Begin Material provided

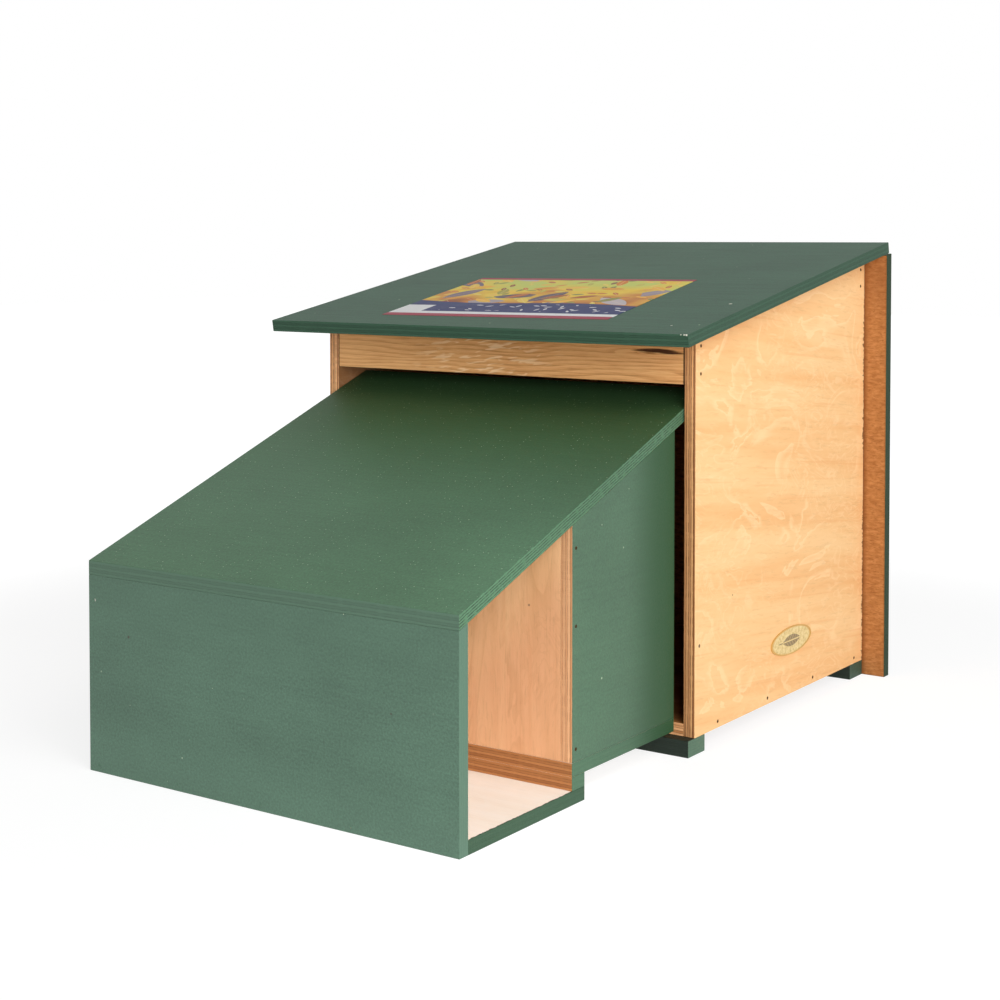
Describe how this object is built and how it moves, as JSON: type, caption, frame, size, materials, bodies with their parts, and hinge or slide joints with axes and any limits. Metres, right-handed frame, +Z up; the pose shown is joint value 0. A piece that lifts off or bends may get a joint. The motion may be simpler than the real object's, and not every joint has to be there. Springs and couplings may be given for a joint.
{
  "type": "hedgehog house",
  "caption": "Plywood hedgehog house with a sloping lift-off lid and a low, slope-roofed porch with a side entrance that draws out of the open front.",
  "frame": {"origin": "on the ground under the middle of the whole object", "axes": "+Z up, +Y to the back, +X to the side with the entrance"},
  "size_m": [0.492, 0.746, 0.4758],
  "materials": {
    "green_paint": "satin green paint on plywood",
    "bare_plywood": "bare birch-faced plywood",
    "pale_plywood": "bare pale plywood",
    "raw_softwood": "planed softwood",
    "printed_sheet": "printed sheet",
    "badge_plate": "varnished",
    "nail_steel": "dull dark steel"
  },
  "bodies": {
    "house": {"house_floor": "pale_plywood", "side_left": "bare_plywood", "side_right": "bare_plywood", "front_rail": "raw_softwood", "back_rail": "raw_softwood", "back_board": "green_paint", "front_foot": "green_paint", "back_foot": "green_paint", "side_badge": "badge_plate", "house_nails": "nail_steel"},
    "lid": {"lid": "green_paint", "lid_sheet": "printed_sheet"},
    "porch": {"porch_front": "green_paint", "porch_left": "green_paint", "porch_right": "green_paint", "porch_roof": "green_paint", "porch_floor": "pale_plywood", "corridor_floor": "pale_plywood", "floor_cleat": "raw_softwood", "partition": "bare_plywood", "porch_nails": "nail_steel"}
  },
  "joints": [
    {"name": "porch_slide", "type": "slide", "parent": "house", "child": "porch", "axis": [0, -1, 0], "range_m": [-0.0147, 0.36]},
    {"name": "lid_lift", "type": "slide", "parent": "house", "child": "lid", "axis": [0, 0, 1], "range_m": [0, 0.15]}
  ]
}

End Material provided
Begin Material provided

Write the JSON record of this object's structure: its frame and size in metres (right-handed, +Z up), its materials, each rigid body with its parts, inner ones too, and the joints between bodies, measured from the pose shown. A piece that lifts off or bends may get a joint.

End Material provided

Direction> From the entries above, return each line with the word "axes" in it.

Task result>
Describe how this object is built and how it moves, as JSON: type, caption, frame, size, materials, bodies with their parts, and hinge or slide joints with axes and any limits. Metres, right-handed frame, +Z up; the pose shown is joint value 0. A piece that lifts off or bends may get a joint. The motion may be simpler than the real object's, and not every joint has to be there. Springs and couplings may be given for a joint.
  "frame": {"origin": "on the ground under the middle of the whole object", "axes": "+Z up, +Y to the back, +X to the side with the entrance"},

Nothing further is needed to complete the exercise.